5. The magnetic resonance imaging apparatus according to claim 3, wherein the analyzer applies curve fitting to the Z spectra to obtain curves respectively corresponding to the at least two restricted protons having different T2 relaxation times.

6. The magnetic resonance imaging apparatus according to claim 4, wherein the analyzer derives, as values about the restricted protons, at least one of the ratios of the at least two restricted protons and the T2 relaxation times for the respective at least two restricted protons.

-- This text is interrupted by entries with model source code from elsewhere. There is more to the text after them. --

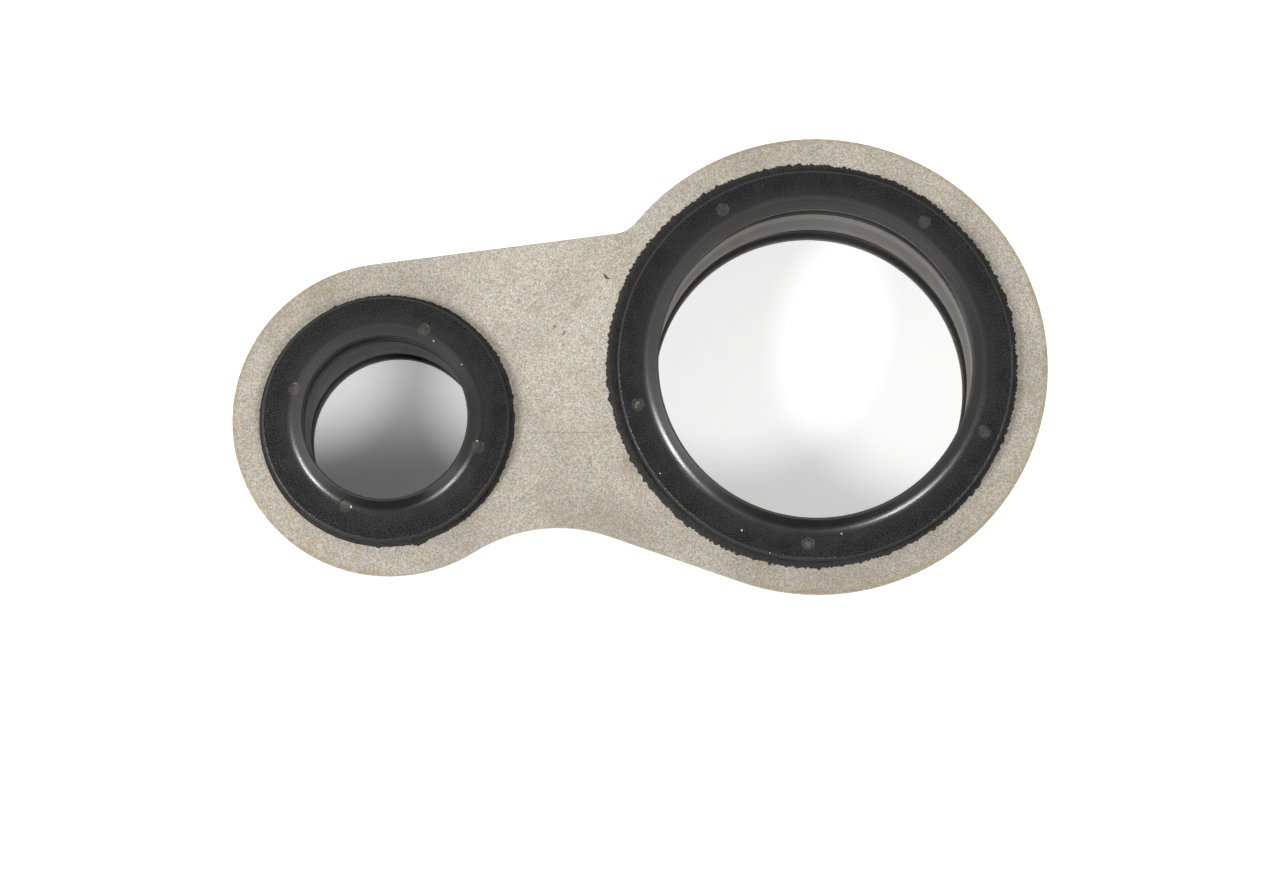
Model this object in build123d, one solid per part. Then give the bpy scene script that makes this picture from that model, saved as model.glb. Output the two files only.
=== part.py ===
from build123d import *
from math import atan2, cos, degrees, radians, sin, sqrt, tan
import os

# Valve body seal: a flat steel carrier plate with two rubber ring seals moulded through its ports.
# The origin is on the large port's axis, level with the crown faces. +Z points up out of the ports
# and +X points away from the small port. Lengths are in millimetres and angles in degrees.

# Ports
port_spacing = 50.0
large_bore_radius = 18.1
small_bore_radius = 9.5

# Plate
plate_thickness = 1.0
plate_edge_round = 0.15
large_plate_margin = 4.0
small_plate_margin = 4.1
large_lobe_shift = (0.2, 0.2)
small_lobe_shift = (0.5, 0.2)
neck_fillet_radius = 3.5
waist_radius = 17.9
waist_flank_angle = 26.6

# Rubber section of both ring seals: widths are measured outward from the bore
section_width = 4.8
bond_width = 1.6
lip_slope_width = 1.45
lip_slope_angle = 33.0
groove_depth = 1.6
large_land_relief = 0.4
small_land_relief = 0.25
land_draft = 0.2
large_foot_lip_relief = 0.5
small_foot_lip_relief = 0.7
flash_width = 0.45
flash_thickness = 0.12

# Levels of both ring seals, measured from the crown faces
crown_height = 1.8
sleeve_depth = 18.2
top_lip_depth = 0.15
foot_lip_height = 1.3
large_land_top_depth = 3.7
large_land_bottom_depth = 13.0
small_land_top_depth = 3.9
small_land_bottom_depth = 12.6

# Roundings of both ring seals
large_slope_round = 1.8
small_slope_round = 1.55
lip_tip_round = 0.16
lip_edge_round = 0.05
crown_round = 0.3
foot_round = 0.5
mouth_round = 0.2
land_round = 0.2
groove_round = 0.4

# Round marks left by the mould's ejector pins, sunk in the crowns
pin_mark_radius = 0.8
pin_mark_depth = 0.1
large_pin_inset = 1.85
small_pin_inset = 3.1
large_pin_angles = (45, 113, 186, 260, 330)
small_pin_angles = (60, 155, 239, 335)

# The crowns' outer walls, which the plate's lobes surround and its holes are cut inside
large_outer_radius = large_bore_radius + section_width
small_outer_radius = small_bore_radius + section_width
large_port = Vector(0, 0)
small_port = Vector(-port_spacing, 0)

# The plate's two faces, which the rubber grips between crown and sleeve
plate_top = -crown_height
plate_bottom = plate_top - plate_thickness


def carrier_plate():
    """The stamped plate: two lobes, a level upper side, and a waist cut into the lower side."""
    large_lobe_radius = large_outer_radius + large_plate_margin
    small_lobe_radius = small_outer_radius + small_plate_margin
    large_centre = large_port + Vector(*large_lobe_shift)
    small_centre = small_port + Vector(*small_lobe_shift)

    # The upper side runs level off the small lobe and turns into the large lobe through a small fillet.
    top_level = small_centre.Y + small_lobe_radius
    fillet_rise = top_level + neck_fillet_radius - large_centre.Y
    fillet_run = sqrt((large_lobe_radius + neck_fillet_radius) ** 2 - fillet_rise**2)
    fillet_centre = large_centre + Vector(-fillet_run, fillet_rise)
    neck_angle = degrees(atan2(fillet_rise, -fillet_run))

    # The lower side leaves the large lobe along a straight flank. The waist arc touches that flank and
    # the small lobe, so its centre lies one known distance from the flank and another from the lobe.
    outward = Vector(-sin(radians(waist_flank_angle)), -cos(radians(waist_flank_angle)))
    along = Vector(-cos(radians(waist_flank_angle)), sin(radians(waist_flank_angle)))
    flank_start = large_centre + outward * large_lobe_radius
    offset = flank_start + outward * waist_radius - small_centre
    reach = small_lobe_radius + waist_radius
    run = -offset.dot(along) - sqrt(offset.dot(along) ** 2 - offset.dot(offset) + reach**2)
    waist_centre = small_centre + offset + along * run
    flank_end = waist_centre - outward * waist_radius
    flank_turn = 270 - waist_flank_angle
    waist_offset = waist_centre - small_centre
    touch_angle = degrees(atan2(waist_offset.Y, waist_offset.X)) + 360

    with BuildPart() as plate:
        with BuildSketch(Plane.XY.offset(plate_top)):
            with BuildLine():
                CenterArc(small_centre, small_lobe_radius, 90, touch_angle - 90)
                CenterArc(waist_centre, waist_radius, touch_angle - 180, flank_turn - touch_angle)
                Line(flank_end, flank_start)
                CenterArc(large_centre, large_lobe_radius, flank_turn, 360 + neck_angle - flank_turn)
                CenterArc(fillet_centre, neck_fillet_radius, 270, neck_angle - 90)
                Line((fillet_centre.X, top_level), (small_centre.X, top_level))
            make_face()
        extrude(amount=-plate_thickness)
        fillet(plate.edges().filter_by(Plane.XY), plate_edge_round)
        with Locations(large_port + Vector(0, 0, plate_top)):
            Hole(large_outer_radius - bond_width)
        with Locations(small_port + Vector(0, 0, plate_top)):
            Hole(small_outer_radius - bond_width)
    return plate.part


def ring_seal(
    bore_radius,
    slope_round,
    land_relief,
    land_top_depth,
    land_bottom_depth,
    foot_lip_relief,
    pin_inset,
    pin_angles,
):
    """A revolved rubber ring: crown, raised top lip, two grooves with a land between, and foot lip."""
    outer_radius = bore_radius + section_width
    bond_radius = outer_radius - bond_width
    slope_radius = bore_radius + lip_slope_width
    lip_height = lip_slope_width * tan(radians(lip_slope_angle))
    land_top_radius = bore_radius + land_relief
    land_bottom_radius = land_top_radius + land_draft
    groove_radius = bore_radius + groove_depth
    foot_lip_radius = bore_radius + foot_lip_relief
    foot_lip_depth = sleeve_depth - foot_lip_height
    flash_top = plate_top + flash_thickness

    # Each corner of the half section is a radius, a height and the corner's rounding.
    corners = (
        (outer_radius, 0, crown_round),
        (slope_radius, 0, slope_round),
        (bore_radius, lip_height, lip_tip_round),
        (bore_radius, -top_lip_depth, lip_edge_round),
        (groove_radius, -top_lip_depth, groove_round),
        (groove_radius, -land_top_depth, groove_round),
        (land_top_radius, -land_top_depth, land_round),
        (land_bottom_radius, -land_bottom_depth, land_round),
        (groove_radius, -land_bottom_depth, groove_round),
        (groove_radius, -foot_lip_depth, groove_round),
        (foot_lip_radius, -foot_lip_depth, land_round),
        (foot_lip_radius, -sleeve_depth, mouth_round),
        (outer_radius, -sleeve_depth, foot_round),
        (outer_radius, plate_bottom, 0),
        (bond_radius, plate_bottom, 0),
        (bond_radius, plate_top, 0),
        (outer_radius + flash_width, plate_top, 0),
        (outer_radius + flash_width, flash_top, 0),
        (outer_radius, flash_top, 0),
    )
    with BuildPart() as ring:
        with BuildSketch(Plane.XZ):
            with BuildLine():
                FilletPolyline(
                    [(radius, height) for radius, height, _ in corners],
                    radius=[rounding for _, _, rounding in corners],
                    close=True,
                )
            make_face()
        revolve(axis=Axis.Z)
        with BuildSketch(Plane.XY):
            for angle in pin_angles:
                with PolarLocations(outer_radius - pin_inset, 1, start_angle=angle):
                    Circle(pin_mark_radius)
        extrude(amount=-pin_mark_depth, mode=Mode.SUBTRACT)
    return ring.part


large_port_seal = ring_seal(
    large_bore_radius,
    large_slope_round,
    large_land_relief,
    large_land_top_depth,
    large_land_bottom_depth,
    large_foot_lip_relief,
    large_pin_inset,
    large_pin_angles,
)
small_port_seal = ring_seal(
    small_bore_radius,
    small_slope_round,
    small_land_relief,
    small_land_top_depth,
    small_land_bottom_depth,
    small_foot_lip_relief,
    small_pin_inset,
    small_pin_angles,
)

os.makedirs("parts", exist_ok=True)
export_step(carrier_plate(), "parts/carrier_plate.step")
export_step(Pos(large_port) * large_port_seal, "parts/large_port_seal.step")
export_step(Pos(small_port) * small_port_seal, "parts/small_port_seal.step")
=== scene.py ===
"""Finishes, moulding flash, wear, floor, lamps and camera for a two-port valve body seal."""

import math
from collections import namedtuple

import bmesh
import bpy
from bpy.props import FloatProperty, FloatVectorProperty, IntProperty, PointerProperty
from mathutils import Matrix, Vector, noise


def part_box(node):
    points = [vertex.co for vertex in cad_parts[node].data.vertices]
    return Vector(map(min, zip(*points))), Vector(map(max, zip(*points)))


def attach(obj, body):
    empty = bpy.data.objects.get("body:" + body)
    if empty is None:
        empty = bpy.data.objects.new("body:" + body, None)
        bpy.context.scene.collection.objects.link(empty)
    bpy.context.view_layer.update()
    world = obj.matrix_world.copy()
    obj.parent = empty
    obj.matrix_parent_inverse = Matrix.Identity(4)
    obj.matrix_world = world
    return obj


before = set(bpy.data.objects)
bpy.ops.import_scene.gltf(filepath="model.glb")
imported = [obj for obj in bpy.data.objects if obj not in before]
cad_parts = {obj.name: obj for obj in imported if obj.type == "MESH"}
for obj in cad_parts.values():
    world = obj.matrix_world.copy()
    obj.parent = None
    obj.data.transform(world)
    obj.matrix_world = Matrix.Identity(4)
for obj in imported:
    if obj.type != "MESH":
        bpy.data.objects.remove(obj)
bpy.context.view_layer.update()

bl_info = {
    "name": "Valve body seal",
    "version": (1, 0, 0),
    "blender": (4, 5, 0),
    "location": "3D View > Sidebar > Seal",
    "description": "Finishes, moulding flash, wear and studio for a two-port valve body seal",
    "category": "Object",
}

MM = 0.001

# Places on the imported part, read from its own nodes
LARGE_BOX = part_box("large_port_seal")
SMALL_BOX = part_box("small_port_seal")
LARGE_AXIS = Vector((0.0, 0.0, 0.0))
SMALL_AXIS = Vector(((SMALL_BOX[0][0] + SMALL_BOX[1][0]) / 2, 0.0, 0.0))
FOOT_LEVEL = LARGE_BOX[0][2]
PLATE_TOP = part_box("carrier_plate")[1][2]

# Each ring's radii (bore, foot of the lip's slope, crown's outer wall), and the levels of its
# land's top and bottom
RingSizes = namedtuple("RingSizes", "bore foot wall land_top land_bottom")
LARGE_SIZES = RingSizes(18.1 * MM, 20.1 * MM, 22.9 * MM, -3.7 * MM, -13.0 * MM)
SMALL_SIZES = RingSizes(9.5 * MM, 11.4 * MM, 14.3 * MM, -3.9 * MM, -12.6 * MM)

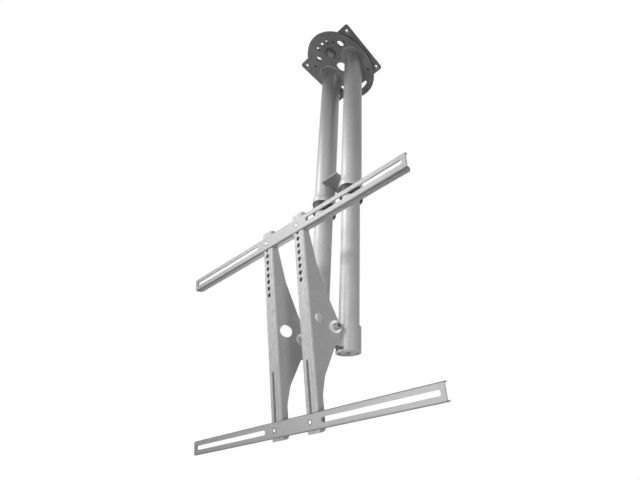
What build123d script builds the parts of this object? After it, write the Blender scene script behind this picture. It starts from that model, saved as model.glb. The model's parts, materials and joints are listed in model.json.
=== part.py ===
from build123d import *
import math
import os

# Twin-column ceiling mount for a flat screen: a ceiling plate with a swivel disc,
# two telescopic columns and a tilting cradle of two arms and two slotted rails.
# Millimetres. The origin is the centre of the ceiling plate's top face, +Z is up,
# X runs along the rails and -Y faces the screen.

# Ceiling plate and swivel
plate_width = 208
plate_depth = 138
plate_thickness = 5
plate_corner = 6
fixing_spacing_x = 180
fixing_spacing_y = 115
fixing_hole = 6.6
fixing_countersink = 14
liner_thickness = 1
liner_radius = 41
gap = 0.3
disc_radius = 97
disc_thickness = 6
hub_bore_radius = 16
hub_radius = 20
hub_flange_radius = 24
hub_flange_thickness = 2.6
hub_running_clearance = 0.05

# Openings that line up in the plate and the disc when the swivel is at rest
large_opening = (17.5, 20)
large_opening_centre = (49.5, -46.5)
small_opening = (14, 15)
small_opening_centre = (-39, -53)

# Index holes, curved slot and screw holes of the disc
index_radius = 73.5
index_hole = 10
index_angles = (-102, -86.5, -73, -60)
curved_slot_width = 12
curved_slot_half_angle = 21
disc_screw_hole = 8
plate_screw_hole = 6.8
disc_screw_centre = (65.5, 46)
lock_bolt_centre = (6, -46.5)
lock_bolt_radius = 5
lock_washer_radius = 14
lock_washer_thickness = 2.5

# Columns
tube_spacing = 102
outer_radius = 25
outer_wall = 2
inner_radius = 21
inner_wall = 2
tube_flange_radius = 32
tube_flange_thickness = 5
sliding_clearance = 0.1
drop_to_pivot = 939
outer_end_above_pivot = 403
inner_top_above_pivot = 572
brace_above_pivot = 438
brace_thickness = 4
brace_width = 57
brace_depth = 56
collar_radius = 28
collar_height = 42
bushing_height = 46
guide_height = 30

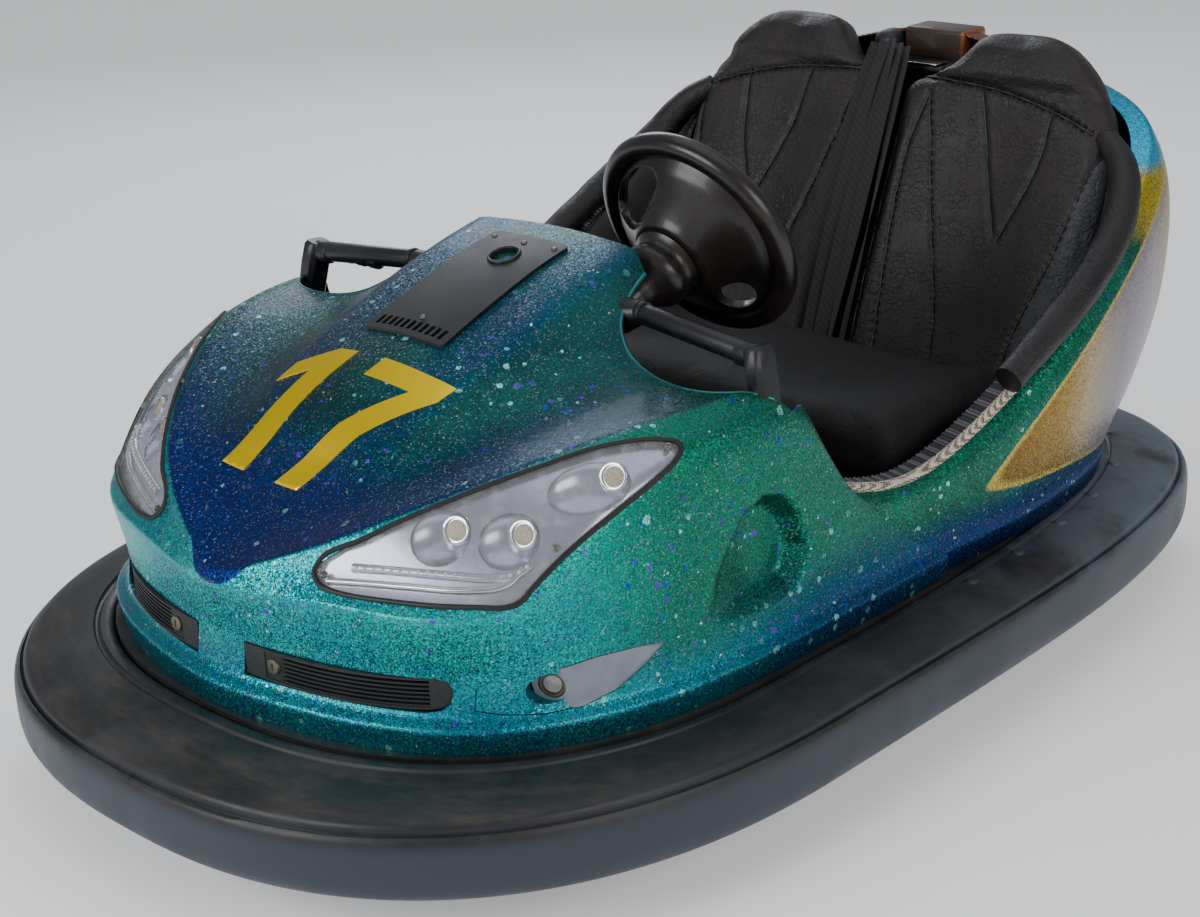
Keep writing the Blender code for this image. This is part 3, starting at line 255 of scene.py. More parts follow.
# %% [markdown]
# ## Helpers for materials
# A finish starts from what the real surface is. Its colours are sRGB hex values, as a colour picker gives them,
# and Blender wants them linear. One function adds a node, sets it and links what feeds it.
# %% Helpers for materials
def colour(hex_code):
    """An sRGB hex colour as linear RGBA."""
    parts = [int(hex_code[i:i + 2], 16) / 255 for i in (1, 3, 5)]
    return tuple(c / 12.92 if c <= 0.04045 else ((c + 0.055) / 1.055) ** 2.4 for c in parts) + (1.0,)


def add(tree, kind, *values, out=0, sockets=None, **settings):
    """Adds a node and gives one of its outputs, or the node itself for None. Values fill its inputs in order, None
    skips one, and a socket as a value is linked."""
    node = tree.nodes.new("ShaderNode" + kind)
    for key, value in settings.items():
        setattr(node, key, value)
    filled = [(index, value) for index, value in enumerate(values) if value is not None]
    for key, value in filled + list((sockets or {}).items()):
        if isinstance(value, bpy.types.NodeSocket):
            tree.links.new(value, node.inputs[key])
        else:
            node.inputs[key].default_value = value
    return node if out is None else node.outputs[out]


# A mix of two colours takes its share in input 0 and the colours in inputs 6 and 7. A range can rise smoothly.
IN_COLOUR = {"data_type": "RGBA", "out": 2}
SMOOTHLY = {"interpolation_type": "SMOOTHSTEP"}


def finish_named(name, **sockets):
    """A material with a Principled shader. Names of sockets have _ for a space."""
    made = bpy.data.materials.new(name)
    made.use_nodes = True
    shader = made.node_tree.nodes["Principled BSDF"]
    for key, value in sockets.items():
        shader.inputs[key.replace("_", " ")].default_value = value
    return made, made.node_tree, shader


def feed(tree, shader, **values):
    """Links values to the shader. Names of sockets have _ for a space."""
    for key, value in values.items():
        tree.links.new(value, shader.inputs[key.replace("_", " ")])


MM = 0.001


def per_metre(size_mm):
    """The scale of a pattern whose cells are so many millimetres wide."""
    return 1 / (size_mm * MM)


print("material helpers ready")

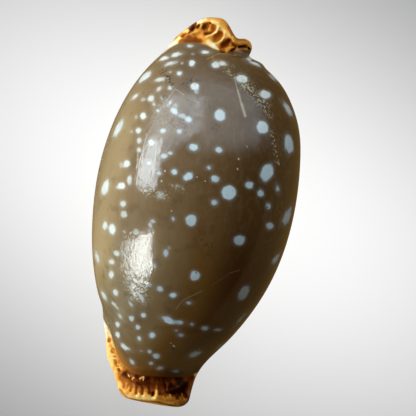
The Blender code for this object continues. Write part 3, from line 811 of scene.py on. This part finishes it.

7. The magnetic resonance imaging apparatus according to claim 4, wherein the analyzer generates an image obtained by mapping colors based on the values about the restricted protons acquired from the Z-spectra on a magnetic resonance image reconstructed from the magnetic resonance signals and displays the generated image on a display.

8. The magnetic resonance imaging apparatus according to claim 1, wherein the sequence controller makes an interval of the frequency of the MT pulse that is changed within the frequency band non-uniform within the frequency band.

9. The magnetic resonance imaging apparatus according to claim 1, wherein the sequence controller makes an interval of the frequency of the MT pulse that is changed within the frequency band short in a frequency band being near a resonance frequency of the free water protons and long in a frequency band being away from a resonance frequency of the free water protons.

10. The magnetic resonance imaging apparatus according to claim 1, wherein the sequence controller acquires the magnetic resonance signals while changing the frequency of MT pulses either within a positive frequency band or within a negative frequency band.